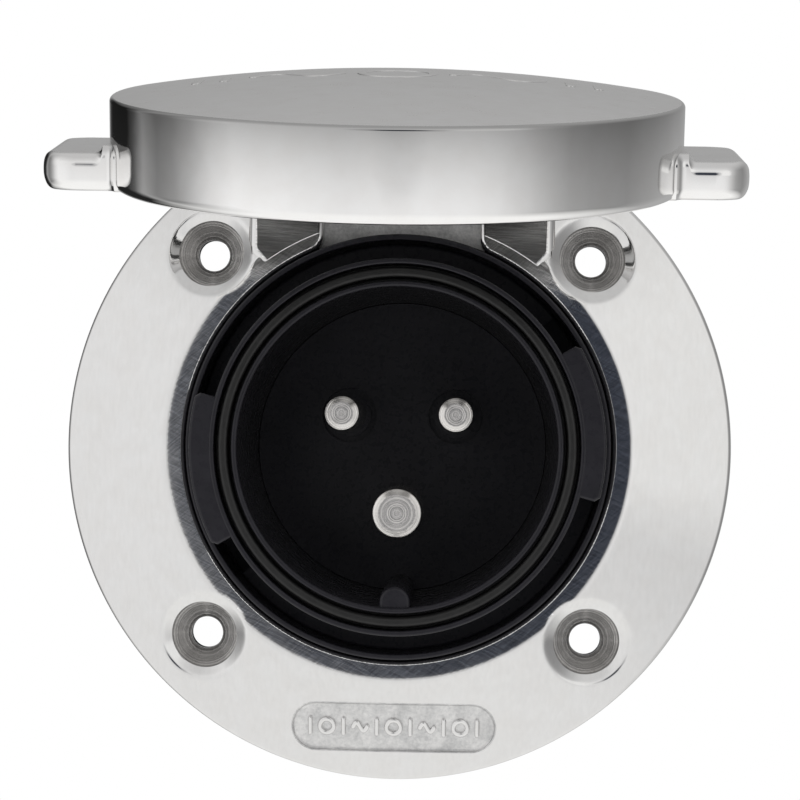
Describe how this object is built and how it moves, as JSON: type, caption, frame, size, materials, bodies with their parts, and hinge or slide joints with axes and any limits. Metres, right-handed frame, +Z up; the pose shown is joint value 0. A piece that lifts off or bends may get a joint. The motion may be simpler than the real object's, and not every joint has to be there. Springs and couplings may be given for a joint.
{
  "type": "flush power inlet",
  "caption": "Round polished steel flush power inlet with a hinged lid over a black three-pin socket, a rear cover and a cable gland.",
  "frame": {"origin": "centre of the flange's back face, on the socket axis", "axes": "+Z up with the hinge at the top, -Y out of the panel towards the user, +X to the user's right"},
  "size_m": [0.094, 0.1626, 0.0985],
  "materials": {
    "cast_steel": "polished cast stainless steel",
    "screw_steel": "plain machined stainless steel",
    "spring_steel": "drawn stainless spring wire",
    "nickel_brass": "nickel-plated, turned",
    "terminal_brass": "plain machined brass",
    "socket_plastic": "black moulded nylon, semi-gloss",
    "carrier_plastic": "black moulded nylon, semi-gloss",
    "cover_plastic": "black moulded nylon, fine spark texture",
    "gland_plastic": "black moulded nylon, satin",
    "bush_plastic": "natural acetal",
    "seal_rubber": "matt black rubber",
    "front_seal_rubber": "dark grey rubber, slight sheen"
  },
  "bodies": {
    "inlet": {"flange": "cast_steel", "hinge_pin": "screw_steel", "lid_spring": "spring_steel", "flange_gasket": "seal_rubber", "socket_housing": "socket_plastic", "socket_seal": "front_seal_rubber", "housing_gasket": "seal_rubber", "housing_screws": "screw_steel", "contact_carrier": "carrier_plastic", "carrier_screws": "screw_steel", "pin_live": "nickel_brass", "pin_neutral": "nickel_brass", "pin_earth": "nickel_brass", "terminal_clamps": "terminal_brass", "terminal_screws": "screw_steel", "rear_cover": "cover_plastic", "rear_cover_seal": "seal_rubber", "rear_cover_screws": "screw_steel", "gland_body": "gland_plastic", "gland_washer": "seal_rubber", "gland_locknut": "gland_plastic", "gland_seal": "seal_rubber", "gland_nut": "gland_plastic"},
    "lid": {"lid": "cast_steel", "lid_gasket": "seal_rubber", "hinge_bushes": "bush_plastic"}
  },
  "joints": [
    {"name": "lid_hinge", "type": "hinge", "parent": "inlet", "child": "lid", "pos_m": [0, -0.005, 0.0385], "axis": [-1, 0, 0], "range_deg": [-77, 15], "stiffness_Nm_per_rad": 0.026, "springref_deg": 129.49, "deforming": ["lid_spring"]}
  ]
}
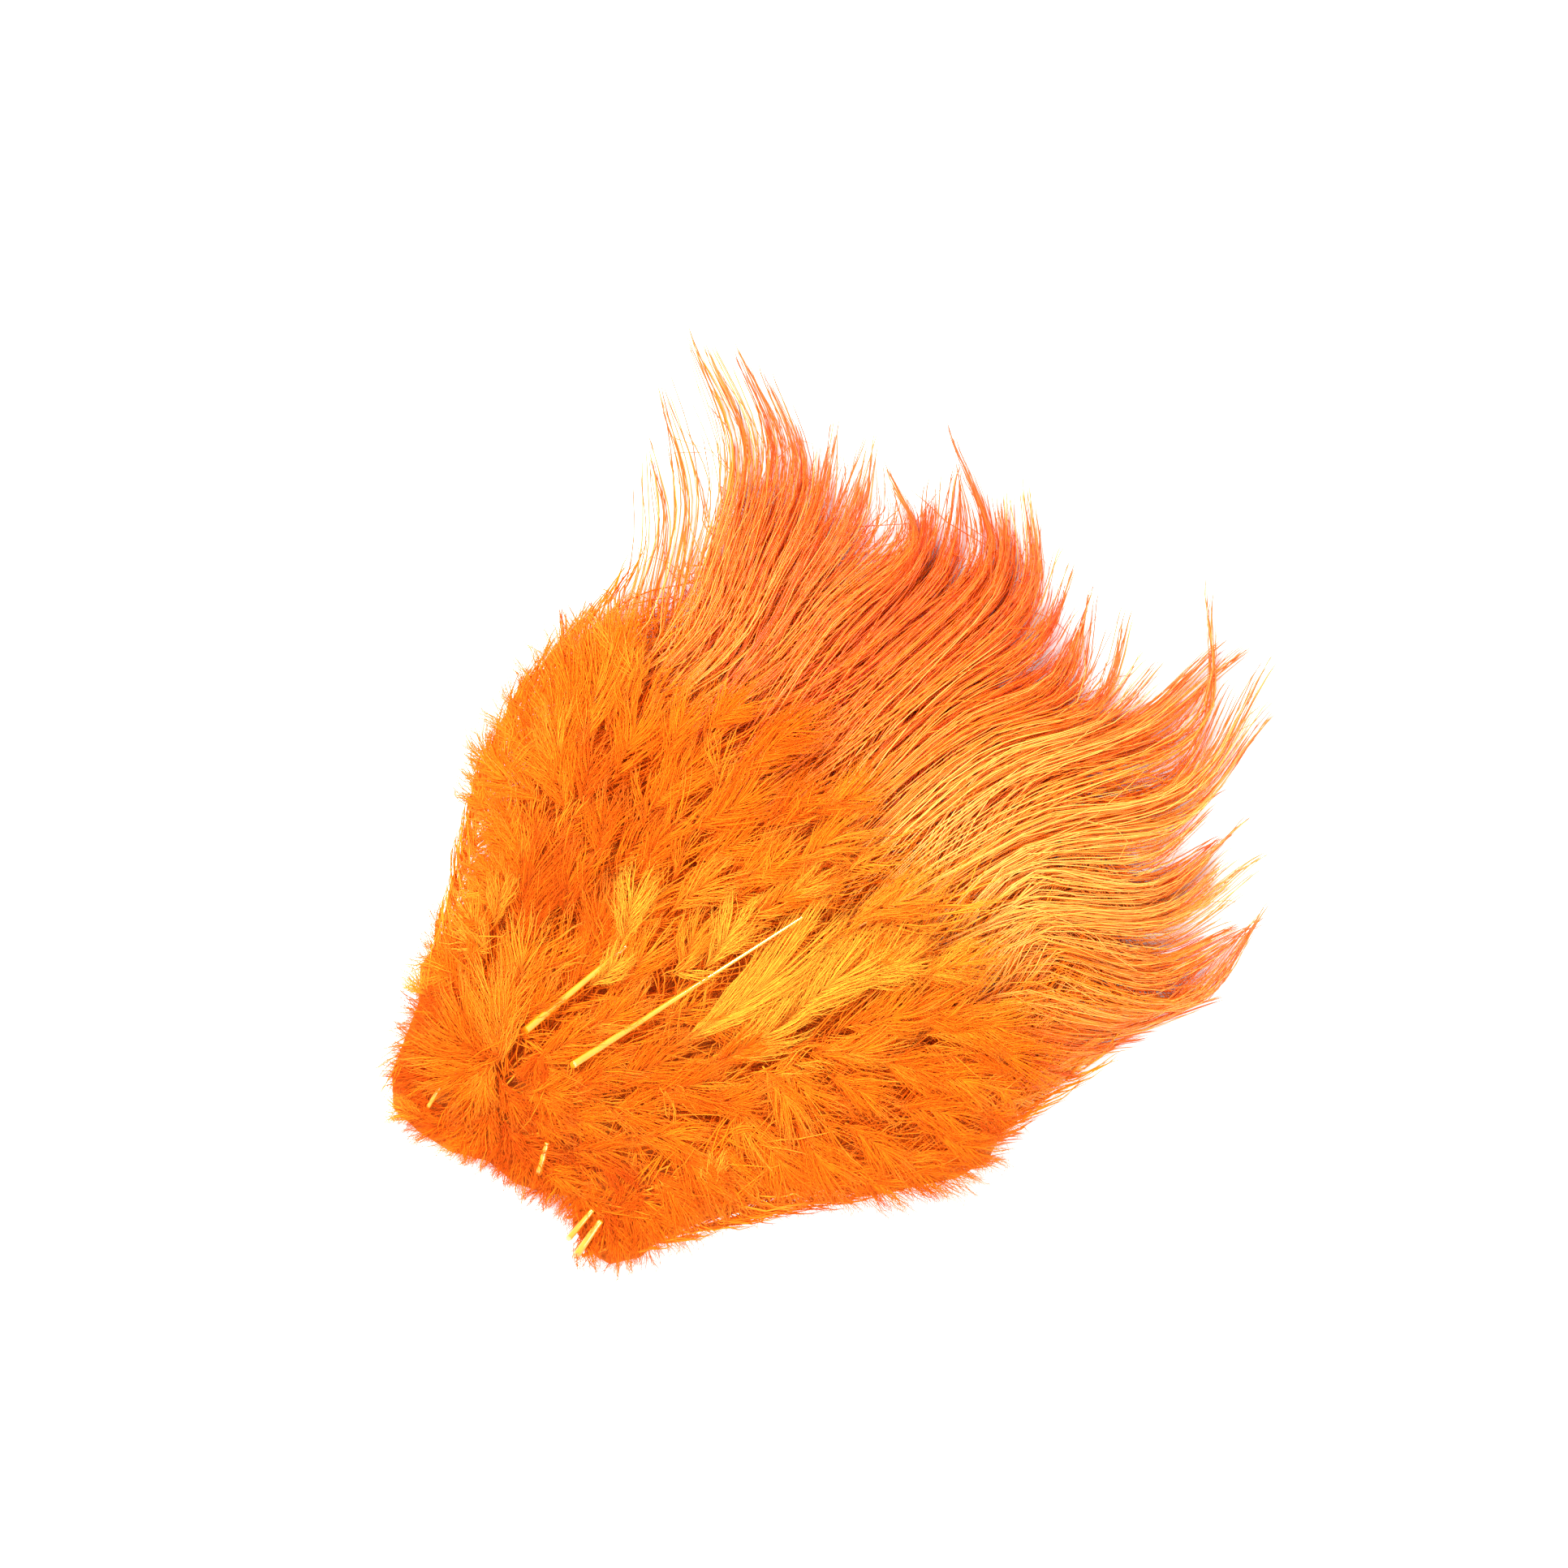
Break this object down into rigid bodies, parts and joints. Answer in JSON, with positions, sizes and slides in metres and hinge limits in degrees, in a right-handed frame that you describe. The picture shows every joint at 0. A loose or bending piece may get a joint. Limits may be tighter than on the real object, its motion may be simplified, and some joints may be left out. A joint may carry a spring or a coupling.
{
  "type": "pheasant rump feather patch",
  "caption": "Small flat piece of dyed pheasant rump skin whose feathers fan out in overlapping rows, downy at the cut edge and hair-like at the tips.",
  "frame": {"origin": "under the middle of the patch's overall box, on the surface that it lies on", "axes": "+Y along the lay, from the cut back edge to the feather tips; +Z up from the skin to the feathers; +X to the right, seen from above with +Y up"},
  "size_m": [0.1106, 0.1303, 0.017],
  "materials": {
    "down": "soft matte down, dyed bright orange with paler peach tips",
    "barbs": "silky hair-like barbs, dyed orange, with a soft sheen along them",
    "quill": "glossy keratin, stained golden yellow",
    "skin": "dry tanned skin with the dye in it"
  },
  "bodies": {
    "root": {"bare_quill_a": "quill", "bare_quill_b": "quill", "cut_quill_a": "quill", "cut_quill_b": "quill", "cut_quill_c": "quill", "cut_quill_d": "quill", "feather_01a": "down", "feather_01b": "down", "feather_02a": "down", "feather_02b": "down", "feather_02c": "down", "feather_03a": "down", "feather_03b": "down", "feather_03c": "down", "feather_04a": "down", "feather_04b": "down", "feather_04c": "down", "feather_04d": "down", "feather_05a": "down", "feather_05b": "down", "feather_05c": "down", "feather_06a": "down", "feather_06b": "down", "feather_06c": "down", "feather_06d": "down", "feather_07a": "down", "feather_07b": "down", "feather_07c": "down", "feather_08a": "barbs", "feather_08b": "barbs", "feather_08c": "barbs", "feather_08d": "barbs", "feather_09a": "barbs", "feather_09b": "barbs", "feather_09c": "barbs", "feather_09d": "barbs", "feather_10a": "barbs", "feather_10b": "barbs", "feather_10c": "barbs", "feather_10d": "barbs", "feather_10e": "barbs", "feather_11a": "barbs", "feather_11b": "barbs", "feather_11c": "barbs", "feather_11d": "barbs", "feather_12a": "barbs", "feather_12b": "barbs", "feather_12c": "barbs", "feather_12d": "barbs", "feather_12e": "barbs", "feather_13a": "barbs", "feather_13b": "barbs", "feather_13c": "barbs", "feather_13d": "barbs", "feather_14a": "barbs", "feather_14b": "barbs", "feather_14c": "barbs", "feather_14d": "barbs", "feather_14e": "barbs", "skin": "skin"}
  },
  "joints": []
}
________
SHORT EXERCISE: All entries shown above should be printed again exactly.

ANSWER TO THIS PROBLEM:
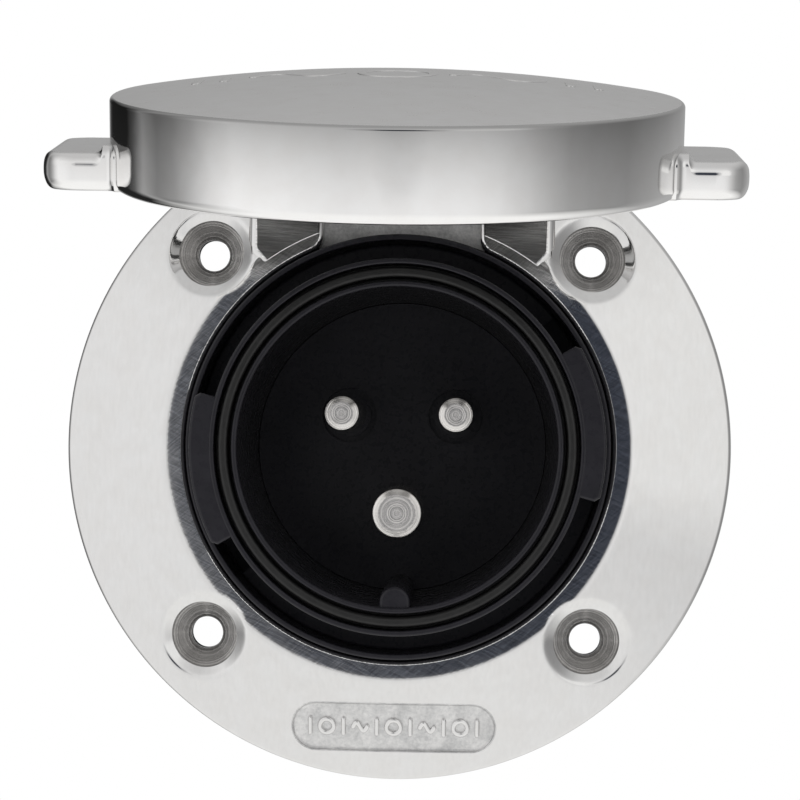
Describe how this object is built and how it moves, as JSON: type, caption, frame, size, materials, bodies with their parts, and hinge or slide joints with axes and any limits. Metres, right-handed frame, +Z up; the pose shown is joint value 0. A piece that lifts off or bends may get a joint. The motion may be simpler than the real object's, and not every joint has to be there. Springs and couplings may be given for a joint.
{
  "type": "flush power inlet",
  "caption": "Round polished steel flush power inlet with a hinged lid over a black three-pin socket, a rear cover and a cable gland.",
  "frame": {"origin": "centre of the flange's back face, on the socket axis", "axes": "+Z up with the hinge at the top, -Y out of the panel towards the user, +X to the user's right"},
  "size_m": [0.094, 0.1626, 0.0985],
  "materials": {
    "cast_steel": "polished cast stainless steel",
    "screw_steel": "plain machined stainless steel",
    "spring_steel": "drawn stainless spring wire",
    "nickel_brass": "nickel-plated, turned",
    "terminal_brass": "plain machined brass",
    "socket_plastic": "black moulded nylon, semi-gloss",
    "carrier_plastic": "black moulded nylon, semi-gloss",
    "cover_plastic": "black moulded nylon, fine spark texture",
    "gland_plastic": "black moulded nylon, satin",
    "bush_plastic": "natural acetal",
    "seal_rubber": "matt black rubber",
    "front_seal_rubber": "dark grey rubber, slight sheen"
  },
  "bodies": {
    "inlet": {"flange": "cast_steel", "hinge_pin": "screw_steel", "lid_spring": "spring_steel", "flange_gasket": "seal_rubber", "socket_housing": "socket_plastic", "socket_seal": "front_seal_rubber", "housing_gasket": "seal_rubber", "housing_screws": "screw_steel", "contact_carrier": "carrier_plastic", "carrier_screws": "screw_steel", "pin_live": "nickel_brass", "pin_neutral": "nickel_brass", "pin_earth": "nickel_brass", "terminal_clamps": "terminal_brass", "terminal_screws": "screw_steel", "rear_cover": "cover_plastic", "rear_cover_seal": "seal_rubber", "rear_cover_screws": "screw_steel", "gland_body": "gland_plastic", "gland_washer": "seal_rubber", "gland_locknut": "gland_plastic", "gland_seal": "seal_rubber", "gland_nut": "gland_plastic"},
    "lid": {"lid": "cast_steel", "lid_gasket": "seal_rubber", "hinge_bushes": "bush_plastic"}
  },
  "joints": [
    {"name": "lid_hinge", "type": "hinge", "parent": "inlet", "child": "lid", "pos_m": [0, -0.005, 0.0385], "axis": [-1, 0, 0], "range_deg": [-77, 15], "stiffness_Nm_per_rad": 0.026, "springref_deg": 129.49, "deforming": ["lid_spring"]}
  ]
}
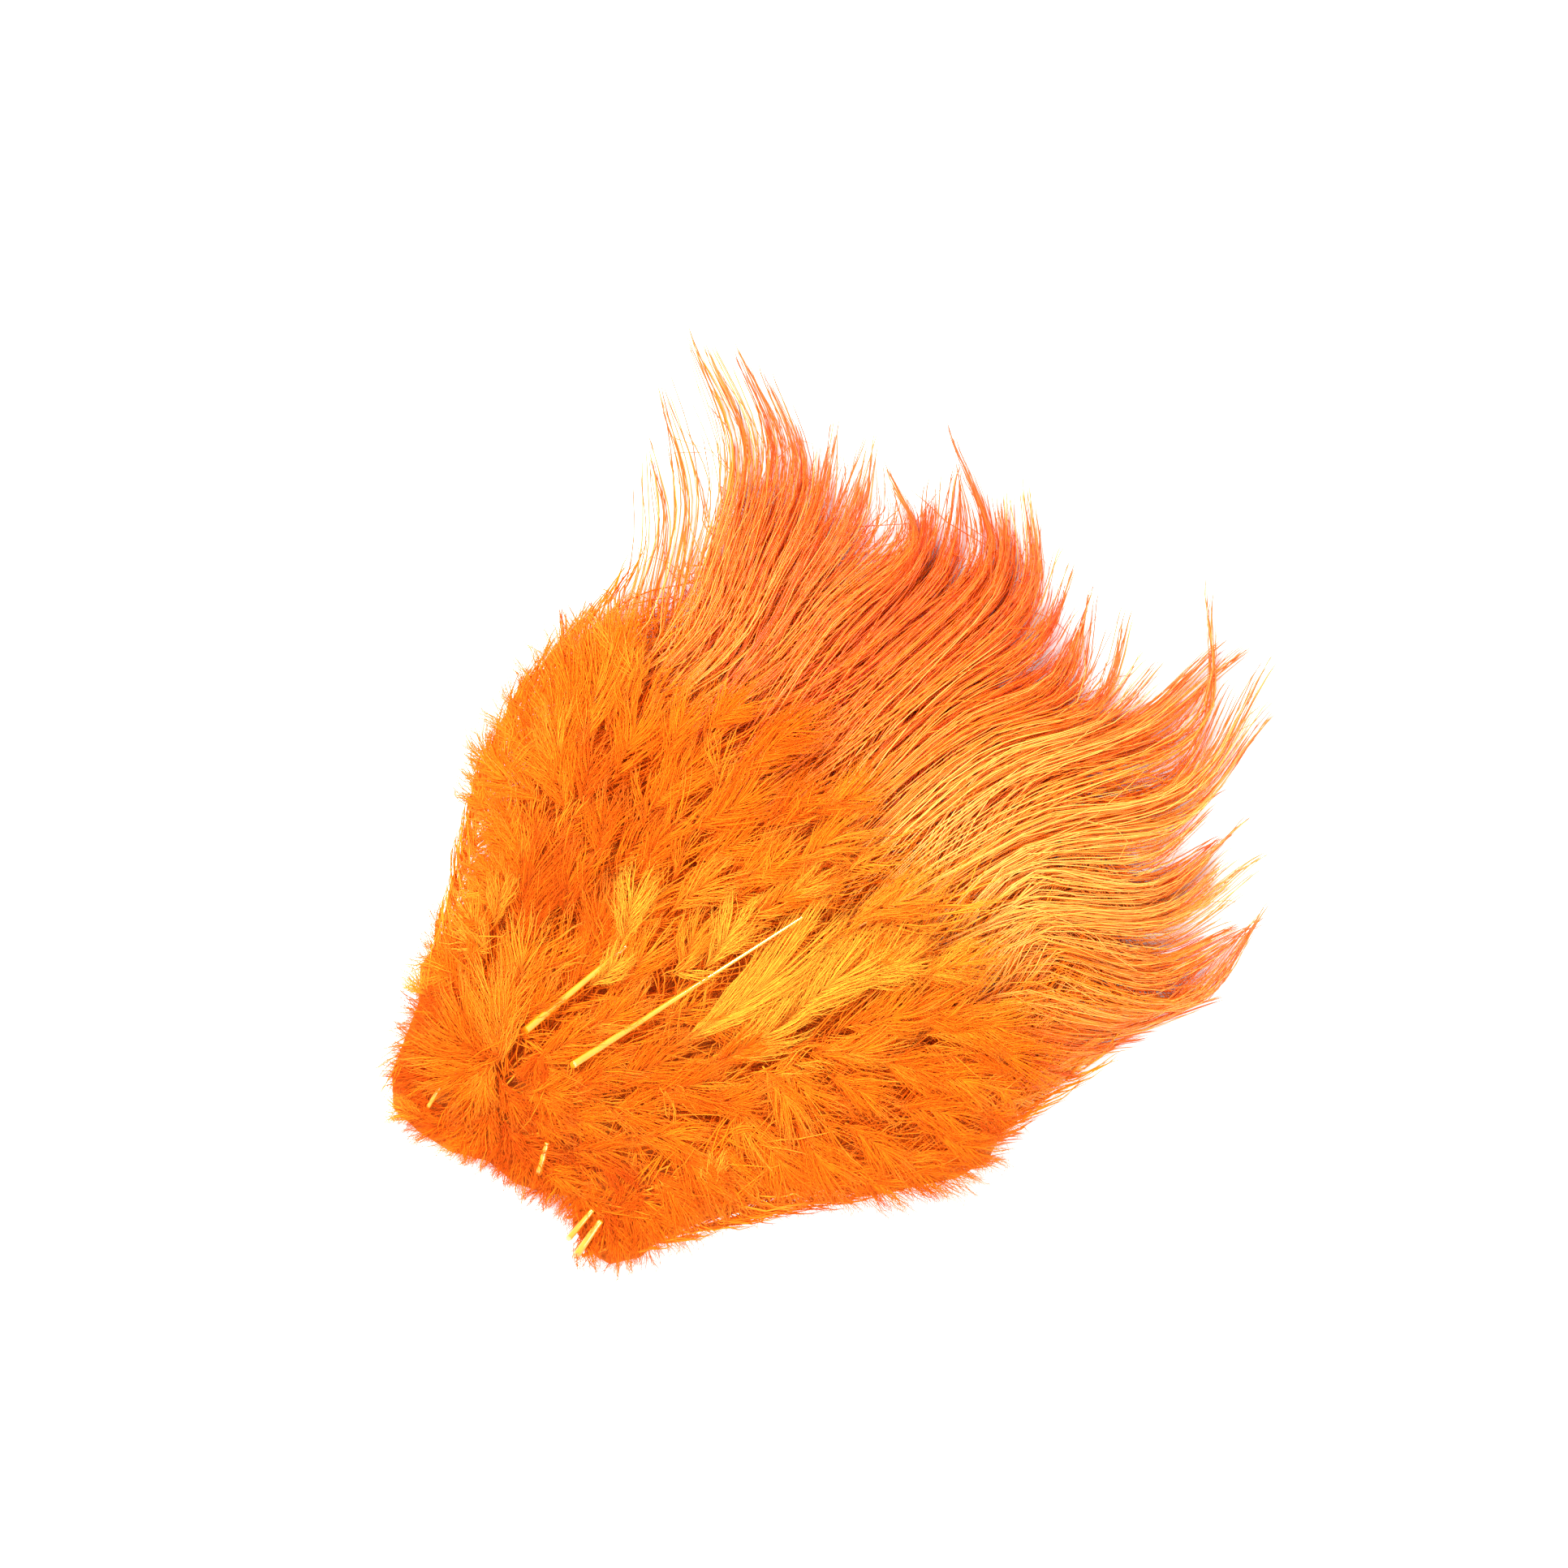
Break this object down into rigid bodies, parts and joints. Answer in JSON, with positions, sizes and slides in metres and hinge limits in degrees, in a right-handed frame that you describe. The picture shows every joint at 0. A loose or bending piece may get a joint. Limits may be tighter than on the real object, its motion may be simplified, and some joints may be left out. A joint may carry a spring or a coupling.
{
  "type": "pheasant rump feather patch",
  "caption": "Small flat piece of dyed pheasant rump skin whose feathers fan out in overlapping rows, downy at the cut edge and hair-like at the tips.",
  "frame": {"origin": "under the middle of the patch's overall box, on the surface that it lies on", "axes": "+Y along the lay, from the cut back edge to the feather tips; +Z up from the skin to the feathers; +X to the right, seen from above with +Y up"},
  "size_m": [0.1106, 0.1303, 0.017],
  "materials": {
    "down": "soft matte down, dyed bright orange with paler peach tips",
    "barbs": "silky hair-like barbs, dyed orange, with a soft sheen along them",
    "quill": "glossy keratin, stained golden yellow",
    "skin": "dry tanned skin with the dye in it"
  },
  "bodies": {
    "root": {"bare_quill_a": "quill", "bare_quill_b": "quill", "cut_quill_a": "quill", "cut_quill_b": "quill", "cut_quill_c": "quill", "cut_quill_d": "quill", "feather_01a": "down", "feather_01b": "down", "feather_02a": "down", "feather_02b": "down", "feather_02c": "down", "feather_03a": "down", "feather_03b": "down", "feather_03c": "down", "feather_04a": "down", "feather_04b": "down", "feather_04c": "down", "feather_04d": "down", "feather_05a": "down", "feather_05b": "down", "feather_05c": "down", "feather_06a": "down", "feather_06b": "down", "feather_06c": "down", "feather_06d": "down", "feather_07a": "down", "feather_07b": "down", "feather_07c": "down", "feather_08a": "barbs", "feather_08b": "barbs", "feather_08c": "barbs", "feather_08d": "barbs", "feather_09a": "barbs", "feather_09b": "barbs", "feather_09c": "barbs", "feather_09d": "barbs", "feather_10a": "barbs", "feather_10b": "barbs", "feather_10c": "barbs", "feather_10d": "barbs", "feather_10e": "barbs", "feather_11a": "barbs", "feather_11b": "barbs", "feather_11c": "barbs", "feather_11d": "barbs", "feather_12a": "barbs", "feather_12b": "barbs", "feather_12c": "barbs", "feather_12d": "barbs", "feather_12e": "barbs", "feather_13a": "barbs", "feather_13b": "barbs", "feather_13c": "barbs", "feather_13d": "barbs", "feather_14a": "barbs", "feather_14b": "barbs", "feather_14c": "barbs", "feather_14d": "barbs", "feather_14e": "barbs", "skin": "skin"}
  },
  "joints": []
}